Understanding Charge Radii with Machine Learning: Discovering Physics Expressions
B. Maheshwari, P. Van Isacker
TL;DR
This work tackles the challenge of accurately predicting nuclear charge radii while preserving interpretability by coupling high-accuracy numerical regression (LGBM and Gaussian Process Regression) with symbolic regression to extract analytic physics expressions. By engineering physically meaningful features such as $A^{1/3}$, $Z^{1/3}$, $BEA$, isospin $I$, Casten factor $CF$, and pairing gap $P$, and enforcing four-fold cross-validation, the authors obtain robust, extrapolatable predictions across the nuclear chart.

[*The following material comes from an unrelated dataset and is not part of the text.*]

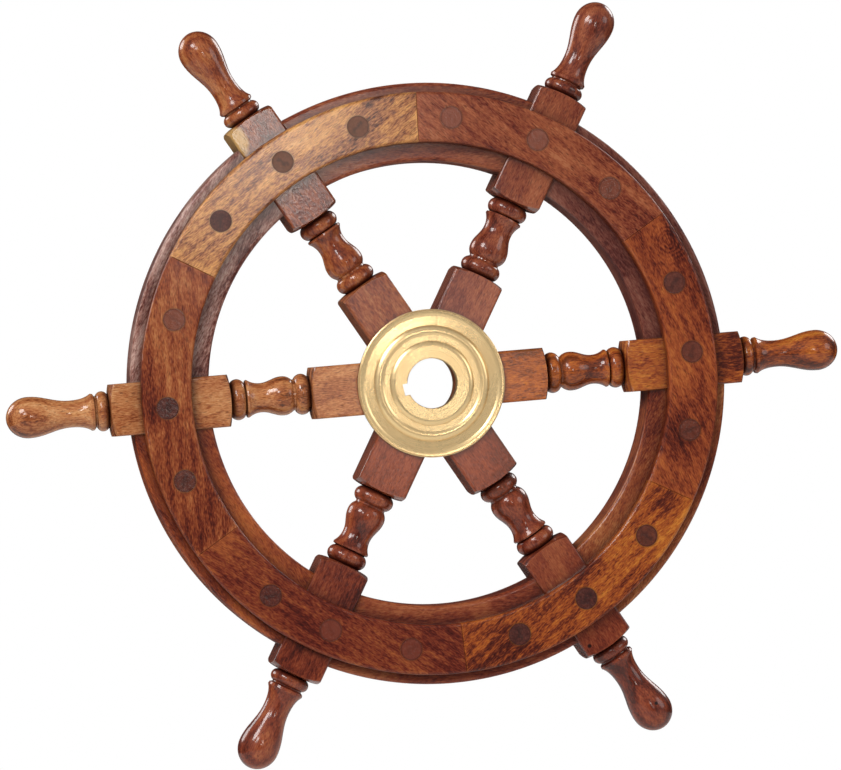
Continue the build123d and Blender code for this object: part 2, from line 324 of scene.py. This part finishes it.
def brass(name, colour, shade, roughness, tool_marks):
    """Turned and polished brass, clouded with shade and dulled a little in its grooves."""
    n = Nodes(name)
    place = n.add("ShaderNodeTexCoord").outputs["Object"]
    radius = n.length(n.scaled(place, 1.0, 0.0, 1.0))
    groove = n.add("ShaderNodeCombineXYZ", X=n.math("MULTIPLY", radius, 5200.0)).outputs[0]
    turning = n.noise(groove, 1.0, 2.0, 0.6)
    clouds = n.noise(place, 45.0, 4.0, 0.6)
    tone = n.mix(n.range(clouds, 0.3, 0.7, 0.0, 0.5), colour, shade)
    tone = n.mix(n.range(turning, 0.5, 0.8, 0.0, 0.3), tone, TARNISH)
    tone = n.mix(n.range(n.occlusion(TARNISH_REACH), 0.45, 0.9, 0.75, 0.0), tone, TARNISH)
    n.put(n.shader.inputs["Base Color"], tone)
    n.shader.inputs["Metallic"].default_value = 0.82
    n.put(n.shader.inputs["Roughness"],
          n.range(n.math("ADD", clouds, turning), 0.6, 1.4, roughness, roughness + 0.12))
    n.put(n.shader.inputs["Normal"], n.bump(turning, tool_marks, TOOL_MARK_DEPTH))
    return n.material


# ---------- each board's stain and marks ----------
ORANGE = Tones((98, 36, 20), (134, 61, 32), (154, 77, 38), (172, 95, 46))
RED = Tones((102, 40, 27), (132, 66, 42), (150, 82, 52), (164, 99, 66))
HONEY = Tones((136, 80, 50), (182, 122, 70), (206, 146, 84), (222, 168, 104))
BROWN = Tones((98, 36, 20), (134, 64, 34), (156, 88, 50), (176, 112, 66))
RUSSET = Tones((84, 26, 17), (114, 47, 28), (135, 67, 36), (158, 84, 42))
AMBER = Tones((92, 35, 20), (148, 70, 30), (172, 94, 36), (194, 120, 46))
TAN = Tones((132, 64, 30), (170, 104, 60), (188, 128, 80), (206, 152, 104))
UMBER = Tones((95, 35, 21), (124, 54, 32), (142, 72, 42), (158, 90, 54))
MAROON = Tones((78, 30, 25), (106, 54, 43), (122, 70, 56), (138, 88, 72))
# painted reflection: tones paled to pinkish grey for the glare of light in the lacquer
PAINTED_GLARE_TONES = Tones((92, 42, 34), (144, 98, 86), (176, 138, 126), (198, 166, 152))

# Every table here starts at spoke 1, which points along +X, and goes round anticlockwise.
# a facing's tones, its grain's lean from the chord in degrees, and its bias to pale
FACINGS = (
    (ORANGE, 22, -0.03), (RED, -14, -0.05), (HONEY, 4, -0.04),
    (BROWN, 0, -0.08), (RUSSET, -8, -0.02), (AMBER, 8, 0.0),
)
# where a knot or a swirl shows in a facing: distance from the axis, angle in degrees and radius
KNOTS = {1: (0.1506, 25.8, 0.0078), 2: (0.1436, 42.5, 0.0055), 6: (0.1407, -40.6, 0.0045)}
# how dark each facing's three pegs are, and how far their splits are turned in radians
PEGS = (
    ((0.75, 0.7, 0.85), (0.4, 1.5, 0.9)), ((0.45, 0.3, 0.25), (1.2, 0.3, 2.2)),
    ((0.85, 0.85, 1.0), (0.7, 2.6, 1.4)), ((0.45, 1.0, 0.9), (2.3, 1.5, 1.1)),
    ((0.9, 0.25, 0.3), (0.2, 1.9, 0.8)), ((1.0, 1.0, 0.85), (1.7, 0.6, 2.4)),
)
# the third felloe takes the tones with the painted reflection
FELLOES = (MAROON, RED, PAINTED_GLARE_TONES, ORANGE, UMBER, BROWN)
# a spoke's tones, its bias to pale, and how much paler it is near the hub
SPOKES = (
    (AMBER, -0.04, 0.20), (RED, -0.10, 0.06), (BROWN, 0.0, 0.01),
    (TAN, -0.08, 0.14), (UMBER, -0.10, 0.26), (UMBER, -0.16, 0.26),
)
# two nail holes in the sixth spoke: x, y, z and radius
NAIL_HOLES = {6: ((0.0744, -0.0140, -0.1492, 0.0011), (0.1092, -0.0111, -0.1837, 0.0012))}
# a pale patch on the third spoke: its place along the spoke, its place across it, and its radius
SAP_PATCHES = {3: (0.167, 0.0165, 0.010)}
# how lumpy the lacquer lies, and one spoke where it lies worse
FACING_PEEL, FELLOE_PEEL, SPOKE_PEEL = 0.05, 0.08, 0.07
LUMPY_SPOKES = {3: 0.11}


# ---------- dressing the CAD nodes ----------
def dress(node, material):
    mesh = nodes[node].data
    mesh.materials.clear()
    mesh.materials.append(material)


def peg_spots(node):
    """The centres (x, z) of the pegs of one node, in order of angle."""
    groups = []
    for vertex in nodes[node].data.vertices:
        spot = Vector((vertex.co.x, vertex.co.z))
        for group in groups:
            if (group[0] - spot).length < 2.4 * PEG_RADIUS:
                group.append(spot)
                break
        else:
            groups.append([spot])
    spots = []
    for group in groups:
        xs, zs = zip(*group)
        spots.append(((min(xs) + max(xs)) / 2, (min(zs) + max(zs)) / 2))
    middle = sum((Vector(spot) for spot in spots), Vector((0.0, 0.0)))
    return sorted(spots, key=lambda spot: Vector(spot).angle_signed(middle))


def knots_of(number):
    """The knots of one facing, as (x, z, radius)."""
    if number not in KNOTS:
        return ()
    distance, degrees, radius = KNOTS[number]
    turn = math.radians(degrees)
    return ((distance * math.cos(turn), distance * math.sin(turn), radius),)


def dress_rim(number, chord):
    """One spoke's facings and pegs, and the felloe after it. chord is the facing's own angle."""
    tones, lean, bias = FACINGS[number - 1]
    lean = math.radians(lean)
    pegs = peg_spots(f"rim_pegs_{number}")
    dress(f"front_facing_{number}",
          wood(f"facing_wood_{number}", chord + lean, tones, seed=number, bias=bias,
               knots=knots_of(number), pegs=pegs, peel=FACING_PEEL))
    dress(f"back_facing_{number}",
          wood(f"back_facing_wood_{number}", chord - lean, tones, seed=number + 11, bias=bias,
               pegs=pegs))
    dress(f"rim_pegs_{number}", peg_wood(f"peg_wood_{number}", tones, pegs, *PEGS[number - 1]))
    dress(f"core_felloe_{number}",
          wood(f"felloe_wood_{number}", chord + SPOKE_PITCH / 2, FELLOES[number - 1],
               seed=number + 23, coat_roughness=0.15, peel=FELLOE_PEEL))


def dress_spoke(number, along):
    tones, bias, hub_lift = SPOKES[number - 1]
    dress(f"spoke_{number}",
          wood(f"spoke_wood_{number}", along, tones, seed=number + 37, weights=SPOKE_FIGURE,
               bias=bias, marks=NAIL_HOLES.get(number, ()), sap_patch=SAP_PATCHES.get(number),
               hub_lift=hub_lift, coat=0.7, peel=LUMPY_SPOKES.get(number, SPOKE_PEEL)))


def dress_hub():
    hub_brass = brass("polished_brass", srgb(252, 220, 164), srgb(240, 204, 144), 0.22, 0.3)
    screw_brass = brass("screw_brass", srgb(206, 170, 104), srgb(176, 136, 72), 0.3, 0.4)
    dress("hub_front_plate", hub_brass)
    dress("hub_back_plate", hub_brass)
    dress("hub_screws", screw_brass)


# ---------- stage, light and camera ----------
# each disc light's place, diameter, watts and colour; they all face the hub
WHITE, WARM = (1.0, 1.0, 1.0), (1.0, 0.93, 0.86)
LIGHTS = {
    "key": ((-1.35, -1.45, 1.50), 0.9, 34, WHITE),
    "near": ((-1.00, -2.30, 1.10), 0.5, 11, WHITE),
    "hub_card": ((0.398, -2.60, -0.018), 0.30, 0.58, WHITE),
    "glare": ((0.205, -2.60, 0.310), 0.26, 3.4, WARM),
    "right": ((2.0, -1.3, 0.6), 1.2, 9, WHITE),
    "low": ((0.2, -1.5, -1.9), 0.8, 8, WHITE),
    "rear_left": ((-1.9, 1.5, 1.2), 1.2, 26, WHITE),
    "rear_right": ((1.9, 1.5, 1.2), 1.2, 26, WHITE),
}
# the dome's brightness by depth: dark round the camera, pale at the sides, dark behind the wheel
DOME = ((-0.985, 0.05), (-0.90, 0.42), (-0.55, 0.38), (0.0, 0.10), (0.3, 0.03))
FLOOR_REACH, FLOOR_DROP = 4.4 * wheel_radius, 1.75 * wheel_radius
# the view: from a little left of the wheel's axis, with the wheel turned anticlockwise
YAW, PITCH, ROLL = math.radians(8.7), math.radians(-0.3), math.radians(4.9)
DISTANCE, SENSOR_WIDTH, LENS = 2.5, 36, 197.42
SHIFT_X, SHIFT_Y = -0.0078, -0.0019


def make_floor():
    corners = [(x * FLOOR_REACH, y * FLOOR_REACH, -FLOOR_DROP)
               for x, y in ((-1, -1), (1, -1), (1, 1), (-1, 1))]
    mesh = bpy.data.meshes.new("floor")
    mesh.from_pydata(corners, [], [(0, 1, 2, 3)])
    floor = bpy.data.objects.new("floor", mesh)
    bpy.context.scene.collection.objects.link(floor)
    n = Nodes("floor_paint")
    place = n.add("ShaderNodeTexCoord").outputs["Object"]
    n.put(n.shader.inputs["Base Color"],
          n.mix(n.noise(place, 3.0, 3.0), srgb(236, 236, 234), srgb(228, 228, 226)))
    n.shader.inputs["Roughness"].default_value = 0.7
    mesh.materials.append(n.material)


def make_world():
    """White behind the object, and a pale dome in front of it that fades to dark behind it."""
    world = bpy.data.worlds.new("studio")
    world.use_nodes = True
    tree = world.node_tree
    background = tree.nodes["Background"]
    background.inputs["Color"].default_value = (1, 1, 1, 1)
    direction = tree.nodes.new("ShaderNodeTexCoord")
    parts = tree.nodes.new("ShaderNodeSeparateXYZ")
    tree.links.new(direction.outputs["Generated"], parts.inputs[0])
    dome = tree.nodes.new("ShaderNodeValToRGB")
    elements = dome.color_ramp.elements
    while len(elements) < len(DOME):
        elements.new(1.0)
    for element, (depth, brightness) in zip(elements, DOME):
        element.position = (depth + 1) / 2
        element.color = (brightness, brightness, brightness, 1)
    share = tree.nodes.new("ShaderNodeMath")
    share.operation = "MULTIPLY_ADD"
    share.inputs[1].default_value, share.inputs[2].default_value = 0.5, 0.5
    tree.links.new(parts.outputs["Y"], share.inputs[0])
    tree.links.new(share.outputs[0], dome.inputs["Fac"])
    path = tree.nodes.new("ShaderNodeLightPath")
    strength = tree.nodes.new("ShaderNodeMapRange")
    strength.inputs["To Max"].default_value = 1.0
    tree.links.new(dome.outputs[0], strength.inputs["To Min"])
    tree.links.new(path.outputs["Is Camera Ray"], strength.inputs["Value"])
    tree.links.new(strength.outputs[0], background.inputs["Strength"])
    bpy.context.scene.world = world


def make_light(name, place, diameter, watts, colour):
    data = bpy.data.lights.new(name, "AREA")
    data.shape, data.size, data.energy, data.color = "DISK", diameter, watts, colour
    light = bpy.data.objects.new(name, data)
    light.location = place
    light.visible_camera = False
    light.rotation_euler = (-Vector(place)).to_track_quat("-Z", "Y").to_euler()
    bpy.context.scene.collection.objects.link(light)


def make_camera():
    data = bpy.data.cameras.new("camera")
    data.sensor_width, data.lens = SENSOR_WIDTH, LENS
    data.shift_x, data.shift_y = SHIFT_X, SHIFT_Y
    camera = bpy.data.objects.new("camera", data)
    bpy.context.scene.collection.objects.link(camera)
    right = Vector((math.cos(ROLL), 0, -math.sin(ROLL)))
    up = Vector((math.sin(ROLL), 0, math.cos(ROLL)))
    ahead = Vector((0, 1, 0))
    spot = DISTANCE * (-math.sin(YAW) * math.cos(PITCH) * right
                       - math.cos(YAW) * math.cos(PITCH) * ahead + math.sin(PITCH) * up)
    look = -spot.normalized()
    side = look.cross(up).normalized()
    camera.matrix_world = Matrix.Translation(spot) @ Matrix(
        (side, side.cross(look), -look)).transposed().to_4x4()
    bpy.context.scene.camera = camera


for index in range(SPOKE_COUNT):
    along = index * SPOKE_PITCH
    dress_rim(index + 1, along + math.pi / 2)
    dress_spoke(index + 1, along)
dress_hub()
make_floor()
make_world()
for name, light in LIGHTS.items():
    make_light(name, *light)
make_camera()
bpy.context.scene.view_settings.view_transform = "Standard"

The symbolic regression stage distills the learned models into compact formulas that echo liquid-drop-like terms, uncovering the dominance of $A^{1/3}$ and $Z^{1/3}$ scaling and revealing corrections tied to binding energy, isospin, and pairing effects. This hybrid data-driven approach provides interpretable, physics-informed expressions with quantified uncertainties, offering a blueprint for discovery of governing relations in nuclear structure and beyond.
Abstract
We introduce a robust, interpretable machine learning (ML) framework that combines numerical regression for high-accuracy predictions with symbolic regression to uncover the underlying physics. This hybrid approach effciently derives analytical expressions by leveraging the smoothed predictions of optimized ML models, a significant acceleration over direct symbolic regression on raw experimental data. We apply this framework, as an example, to nuclear charge radii across the nuclear chart, notably including light nuclei that are often excluded from such studies. We employ Light Gradient Boosting Machine (LGBM) and Gaussian Process Regression (GPR) models to map correlations between charge radii and key physical features: mass $A^{1/3}$ and proton number $Z^{1/3}$ dependencies, total binding energy, and for the first time, the pairing gap. Our models are rigorously trained using four-fold cross-validation with automated hyperparameter optimization, ensuring robustness and generalizability, which is critical for the typically small and skewed datasets in nuclear physics. Finally, we distill the knowledge from the initial LGBM and GPR models into simplified, interpretable mathematical expressions via symbolic regression, white-boxing these ML models. The derived formulas provide physical insights comparable to traditional many-body models and demonstrate a powerful pathway for physics expression discovery guided by ML.